Sukkot, or Feast of Booths, is celebrated from the 15th through the 21st of the Hebrew month of Tishrei (usually October), and is one of the three pilgrimage holidays, on which Jews made pilgrimages to the Temple in Jerusalem.
The holiday commemorates the booths in which the Israelites lived in the desert after the exodus from Egypt. A sukka is a temporary dwelling, usually with wooden or cloth walls on at least three of its four sides and a roof made of tree branches (traditionally palm fronds) through which the sky can be seen.

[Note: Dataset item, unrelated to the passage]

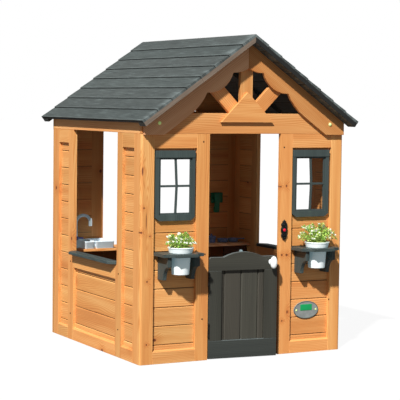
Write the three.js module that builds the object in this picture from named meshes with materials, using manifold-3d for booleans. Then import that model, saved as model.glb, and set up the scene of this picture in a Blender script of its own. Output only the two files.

Sukkot is also known as the Harvest holiday, as it is celebrated in the autumn, after the summer harvest and before the planting of winter crops. A central theme in the holiday prayers is rain: the farmers thank God for this year’s harvest and pray for rain for the coming year.
The first day and last days are particularly festive: the first is a holy day, a rest day, when no productive work is allowed, similar to Shabbat, so most businesses are closed; the eighth day from the beginning of Sukkot is called Shemini Atseret, is a separate holiday. The intermediate days are similar to weekdays.
Building a Sukka - The sukka (booth) is customarily decorated with various fruits, paper cutouts and pictures. You will see sukkas built in the yards (or on the balconies) of all observant Jews and many secular Jews as well.
The four species - These are four types of plants (palm shoot, willow and myrtle branches and citron) used in ceremonial blessings on each day of the holiday, except Shabbat.
Apart from the two rest days, when businesses are closed, the intermediate days are semi-holy days, and many businesses, particularly offices, operate in the mornings only. Some businesses are closed the entire week, as many Israeli families also take vacations this time of year.